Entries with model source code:
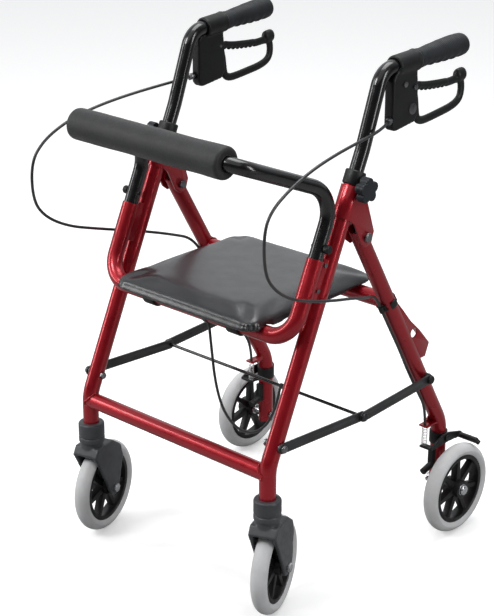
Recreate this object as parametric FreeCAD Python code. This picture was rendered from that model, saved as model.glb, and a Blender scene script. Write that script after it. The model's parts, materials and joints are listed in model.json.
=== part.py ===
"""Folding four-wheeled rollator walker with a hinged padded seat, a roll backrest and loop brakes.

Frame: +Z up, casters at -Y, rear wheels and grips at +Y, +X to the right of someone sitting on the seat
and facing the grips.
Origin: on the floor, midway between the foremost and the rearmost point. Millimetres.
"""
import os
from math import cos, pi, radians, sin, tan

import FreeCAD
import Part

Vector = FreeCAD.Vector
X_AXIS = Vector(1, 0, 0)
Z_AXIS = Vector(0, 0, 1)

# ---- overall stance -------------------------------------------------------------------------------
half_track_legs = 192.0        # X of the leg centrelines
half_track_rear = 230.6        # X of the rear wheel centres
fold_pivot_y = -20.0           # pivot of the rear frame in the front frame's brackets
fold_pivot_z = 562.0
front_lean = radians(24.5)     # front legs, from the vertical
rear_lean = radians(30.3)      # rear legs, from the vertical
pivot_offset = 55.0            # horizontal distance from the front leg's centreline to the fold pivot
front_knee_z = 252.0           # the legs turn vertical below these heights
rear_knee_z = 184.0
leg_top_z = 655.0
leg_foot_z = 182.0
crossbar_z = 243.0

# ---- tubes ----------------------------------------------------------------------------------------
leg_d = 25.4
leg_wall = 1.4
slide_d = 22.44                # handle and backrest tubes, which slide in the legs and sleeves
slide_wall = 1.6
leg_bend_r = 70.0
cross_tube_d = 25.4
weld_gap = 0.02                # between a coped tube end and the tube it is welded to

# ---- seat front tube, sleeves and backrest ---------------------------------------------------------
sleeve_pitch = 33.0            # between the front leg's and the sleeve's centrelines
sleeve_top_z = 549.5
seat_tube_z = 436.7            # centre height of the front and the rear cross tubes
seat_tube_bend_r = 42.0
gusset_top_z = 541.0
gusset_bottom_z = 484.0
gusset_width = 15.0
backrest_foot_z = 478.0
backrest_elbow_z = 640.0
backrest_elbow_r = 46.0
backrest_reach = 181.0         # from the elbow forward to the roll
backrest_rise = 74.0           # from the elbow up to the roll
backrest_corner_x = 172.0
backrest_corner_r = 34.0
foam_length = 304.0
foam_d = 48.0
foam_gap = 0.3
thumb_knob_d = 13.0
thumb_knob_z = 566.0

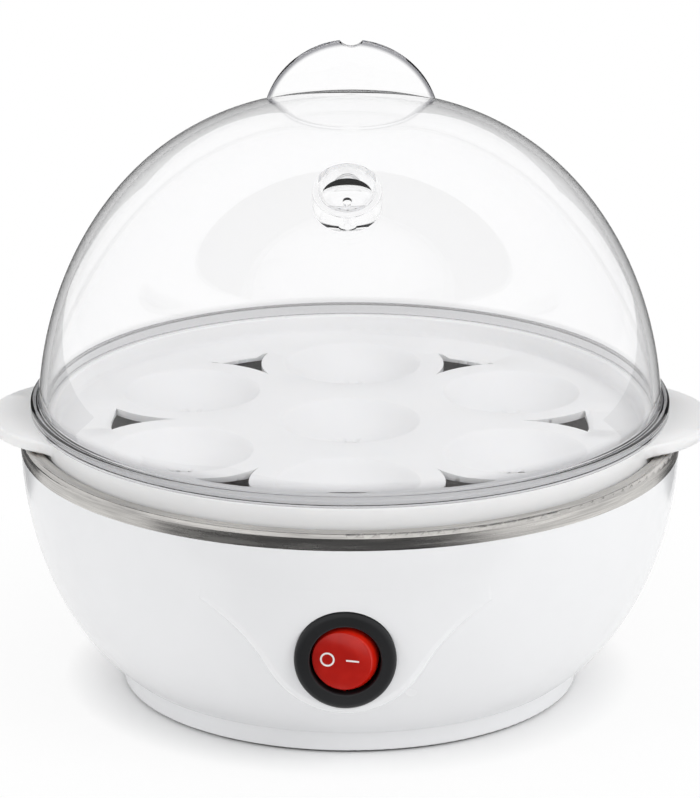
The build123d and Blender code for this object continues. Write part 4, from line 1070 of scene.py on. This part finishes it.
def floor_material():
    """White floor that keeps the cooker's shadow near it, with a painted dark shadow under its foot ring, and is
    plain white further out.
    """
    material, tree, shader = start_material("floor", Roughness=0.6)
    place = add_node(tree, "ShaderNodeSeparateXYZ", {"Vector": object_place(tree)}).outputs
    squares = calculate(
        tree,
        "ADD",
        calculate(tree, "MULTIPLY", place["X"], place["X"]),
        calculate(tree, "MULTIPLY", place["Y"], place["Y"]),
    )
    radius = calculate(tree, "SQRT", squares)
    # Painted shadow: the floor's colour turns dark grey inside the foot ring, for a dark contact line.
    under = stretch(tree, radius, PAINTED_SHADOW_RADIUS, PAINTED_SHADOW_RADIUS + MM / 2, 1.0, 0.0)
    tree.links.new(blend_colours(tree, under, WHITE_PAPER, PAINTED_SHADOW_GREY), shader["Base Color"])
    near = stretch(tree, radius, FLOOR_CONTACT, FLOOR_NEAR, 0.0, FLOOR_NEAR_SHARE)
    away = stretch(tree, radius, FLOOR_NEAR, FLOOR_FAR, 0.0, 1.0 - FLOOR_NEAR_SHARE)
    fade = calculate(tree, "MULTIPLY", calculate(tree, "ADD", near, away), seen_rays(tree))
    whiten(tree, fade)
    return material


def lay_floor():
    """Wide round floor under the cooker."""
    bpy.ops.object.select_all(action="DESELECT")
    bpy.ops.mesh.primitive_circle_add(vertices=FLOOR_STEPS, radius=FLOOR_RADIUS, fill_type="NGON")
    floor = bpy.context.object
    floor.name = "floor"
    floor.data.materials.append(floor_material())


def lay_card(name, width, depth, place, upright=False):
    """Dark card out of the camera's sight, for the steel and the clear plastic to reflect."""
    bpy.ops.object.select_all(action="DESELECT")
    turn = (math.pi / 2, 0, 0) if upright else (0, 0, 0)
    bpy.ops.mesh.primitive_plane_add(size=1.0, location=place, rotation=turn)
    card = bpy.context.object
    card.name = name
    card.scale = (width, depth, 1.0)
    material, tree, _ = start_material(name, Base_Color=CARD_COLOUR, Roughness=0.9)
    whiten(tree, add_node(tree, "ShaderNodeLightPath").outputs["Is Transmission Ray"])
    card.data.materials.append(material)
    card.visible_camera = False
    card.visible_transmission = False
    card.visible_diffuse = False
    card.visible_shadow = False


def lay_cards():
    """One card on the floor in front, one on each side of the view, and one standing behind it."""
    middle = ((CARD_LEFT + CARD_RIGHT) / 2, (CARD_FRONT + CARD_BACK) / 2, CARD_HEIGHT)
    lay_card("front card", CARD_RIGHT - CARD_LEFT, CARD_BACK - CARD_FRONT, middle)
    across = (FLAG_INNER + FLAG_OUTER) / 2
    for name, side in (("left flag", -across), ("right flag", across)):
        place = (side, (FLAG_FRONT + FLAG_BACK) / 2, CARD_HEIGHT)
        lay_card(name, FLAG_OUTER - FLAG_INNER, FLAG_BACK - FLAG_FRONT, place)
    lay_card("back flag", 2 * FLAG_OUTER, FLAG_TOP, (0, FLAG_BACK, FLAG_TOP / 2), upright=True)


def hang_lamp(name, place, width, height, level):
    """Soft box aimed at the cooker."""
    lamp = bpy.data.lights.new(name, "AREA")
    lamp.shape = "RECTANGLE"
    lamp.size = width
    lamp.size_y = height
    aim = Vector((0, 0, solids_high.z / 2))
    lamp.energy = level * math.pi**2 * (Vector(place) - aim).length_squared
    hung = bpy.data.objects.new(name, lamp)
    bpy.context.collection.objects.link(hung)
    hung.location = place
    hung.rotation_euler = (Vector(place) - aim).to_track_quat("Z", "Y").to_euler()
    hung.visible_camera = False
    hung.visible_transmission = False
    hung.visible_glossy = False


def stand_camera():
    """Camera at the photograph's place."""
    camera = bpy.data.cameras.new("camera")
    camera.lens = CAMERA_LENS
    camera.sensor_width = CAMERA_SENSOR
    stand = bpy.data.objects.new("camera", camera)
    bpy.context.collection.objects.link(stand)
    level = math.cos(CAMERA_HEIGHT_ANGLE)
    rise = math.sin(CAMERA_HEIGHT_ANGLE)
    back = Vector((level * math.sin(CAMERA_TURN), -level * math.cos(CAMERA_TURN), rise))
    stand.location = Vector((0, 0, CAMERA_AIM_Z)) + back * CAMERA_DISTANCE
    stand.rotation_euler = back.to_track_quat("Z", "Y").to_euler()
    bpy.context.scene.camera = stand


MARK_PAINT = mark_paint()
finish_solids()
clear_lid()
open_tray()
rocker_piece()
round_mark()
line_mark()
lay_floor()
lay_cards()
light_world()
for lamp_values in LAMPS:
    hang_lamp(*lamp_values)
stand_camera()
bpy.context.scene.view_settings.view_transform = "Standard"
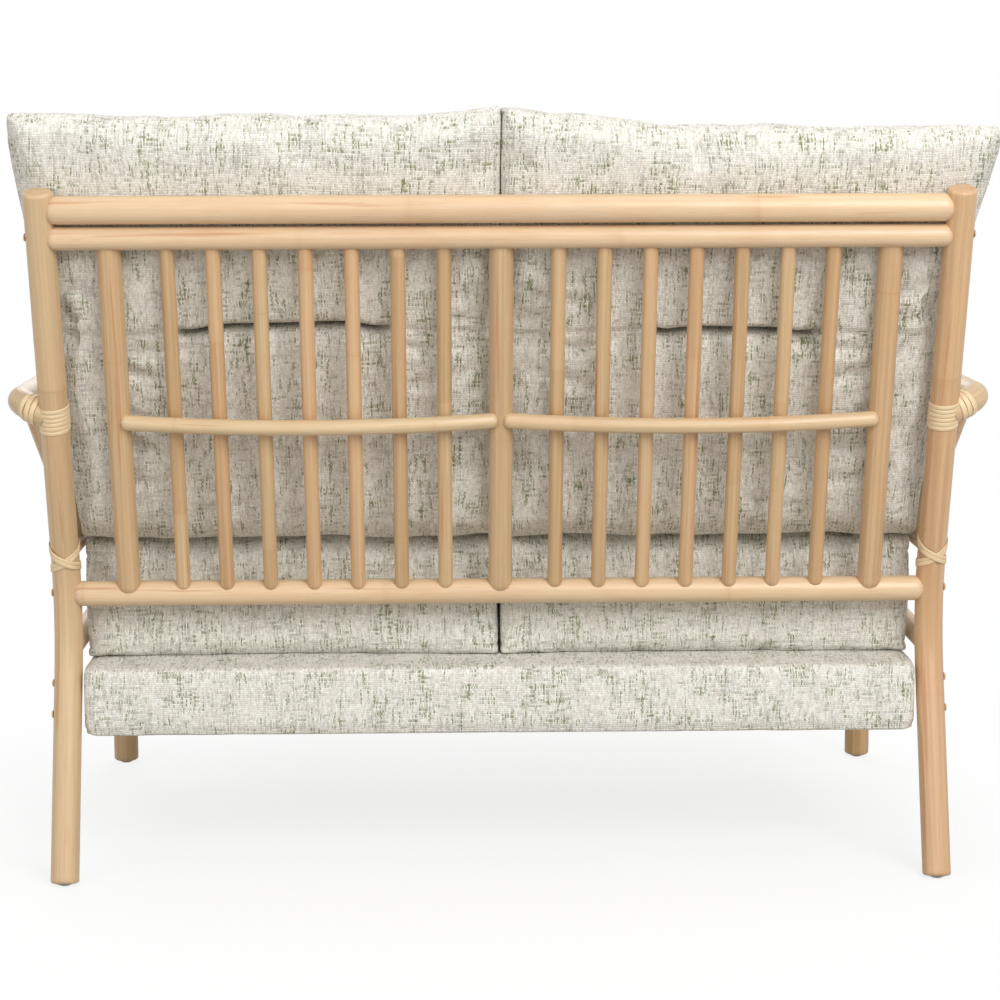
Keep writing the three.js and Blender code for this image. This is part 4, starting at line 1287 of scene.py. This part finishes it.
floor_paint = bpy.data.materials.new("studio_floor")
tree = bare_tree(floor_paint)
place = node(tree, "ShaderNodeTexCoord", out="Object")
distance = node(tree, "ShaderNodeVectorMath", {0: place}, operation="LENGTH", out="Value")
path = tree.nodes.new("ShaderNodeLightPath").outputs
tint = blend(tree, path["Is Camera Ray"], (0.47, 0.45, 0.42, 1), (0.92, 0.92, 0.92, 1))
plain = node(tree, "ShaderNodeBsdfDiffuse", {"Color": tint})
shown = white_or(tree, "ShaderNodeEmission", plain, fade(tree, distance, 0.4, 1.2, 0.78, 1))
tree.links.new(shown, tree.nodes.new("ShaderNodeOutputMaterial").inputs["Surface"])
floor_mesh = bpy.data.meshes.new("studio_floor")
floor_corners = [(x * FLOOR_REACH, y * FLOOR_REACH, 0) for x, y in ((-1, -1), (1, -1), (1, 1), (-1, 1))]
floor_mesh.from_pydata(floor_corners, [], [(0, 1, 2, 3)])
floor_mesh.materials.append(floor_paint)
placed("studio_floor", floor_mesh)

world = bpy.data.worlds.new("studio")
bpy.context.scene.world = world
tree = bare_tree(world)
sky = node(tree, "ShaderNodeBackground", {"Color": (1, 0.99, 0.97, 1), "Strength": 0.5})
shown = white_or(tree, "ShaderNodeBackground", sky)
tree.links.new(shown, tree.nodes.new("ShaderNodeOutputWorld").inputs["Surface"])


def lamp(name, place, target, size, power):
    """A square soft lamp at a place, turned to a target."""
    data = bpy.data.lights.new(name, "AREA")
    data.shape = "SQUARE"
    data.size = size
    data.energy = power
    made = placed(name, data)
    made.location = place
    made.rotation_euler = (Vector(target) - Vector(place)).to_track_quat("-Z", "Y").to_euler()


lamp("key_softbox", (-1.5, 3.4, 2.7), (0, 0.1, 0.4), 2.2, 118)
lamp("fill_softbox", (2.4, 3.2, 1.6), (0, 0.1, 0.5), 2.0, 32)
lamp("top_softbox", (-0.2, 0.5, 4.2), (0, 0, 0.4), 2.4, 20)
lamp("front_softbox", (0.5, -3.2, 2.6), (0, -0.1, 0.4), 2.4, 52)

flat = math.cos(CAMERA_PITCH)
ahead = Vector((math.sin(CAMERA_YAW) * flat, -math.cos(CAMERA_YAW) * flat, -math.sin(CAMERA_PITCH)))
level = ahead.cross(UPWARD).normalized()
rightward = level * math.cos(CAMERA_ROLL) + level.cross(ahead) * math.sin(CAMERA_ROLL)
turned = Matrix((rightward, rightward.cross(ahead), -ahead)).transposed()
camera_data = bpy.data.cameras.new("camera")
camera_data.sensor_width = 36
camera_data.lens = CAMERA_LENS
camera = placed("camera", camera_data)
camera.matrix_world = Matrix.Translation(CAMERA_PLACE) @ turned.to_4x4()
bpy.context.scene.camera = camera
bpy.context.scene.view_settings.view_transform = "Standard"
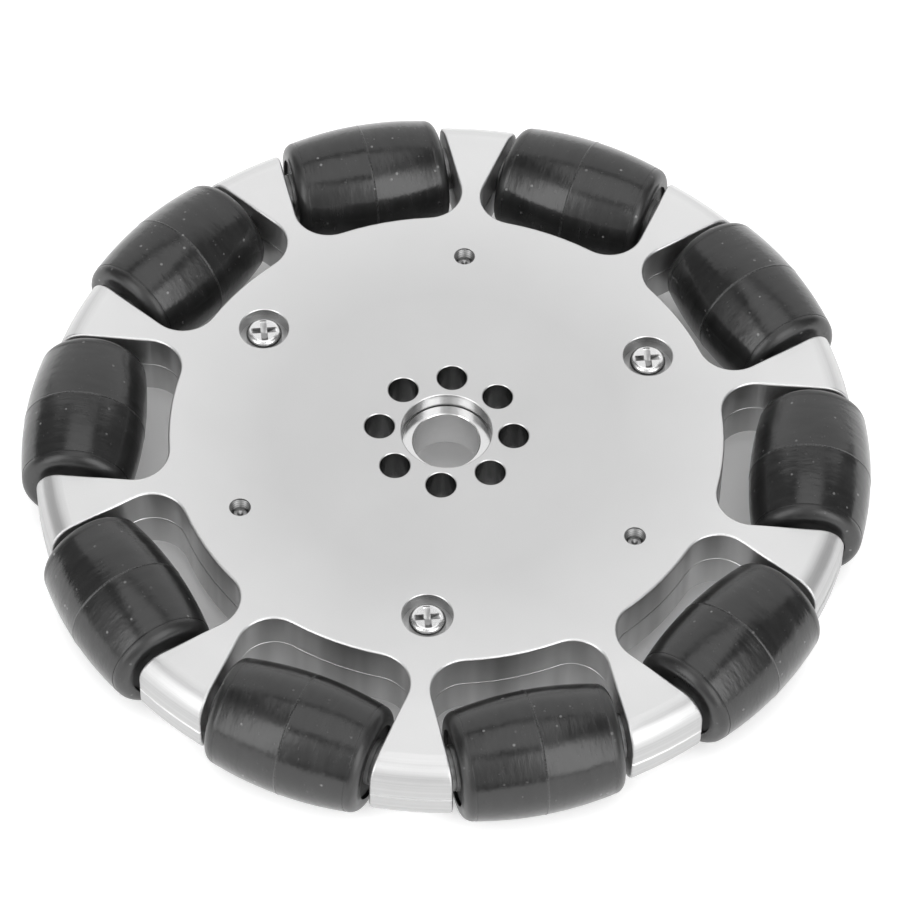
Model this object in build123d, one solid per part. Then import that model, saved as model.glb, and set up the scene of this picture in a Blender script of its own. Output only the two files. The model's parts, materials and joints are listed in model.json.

WRITTEN REQUEST:
The lines to return begin at the first line of the records and end at the line holding "import Part"; please return them exactly, including both, and nothing beyond.

THE RESULT:
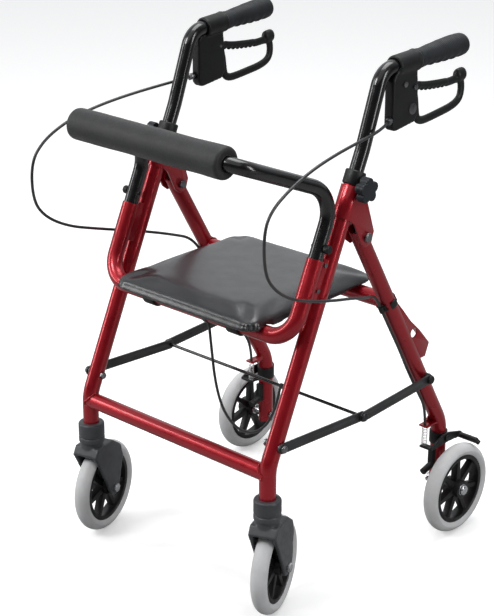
Recreate this object as parametric FreeCAD Python code. This picture was rendered from that model, saved as model.glb, and a Blender scene script. Write that script after it. The model's parts, materials and joints are listed in model.json.
=== part.py ===
"""Folding four-wheeled rollator walker with a hinged padded seat, a roll backrest and loop brakes.

Frame: +Z up, casters at -Y, rear wheels and grips at +Y, +X to the right of someone sitting on the seat
and facing the grips.
Origin: on the floor, midway between the foremost and the rearmost point. Millimetres.
"""
import os
from math import cos, pi, radians, sin, tan

import FreeCAD
import Part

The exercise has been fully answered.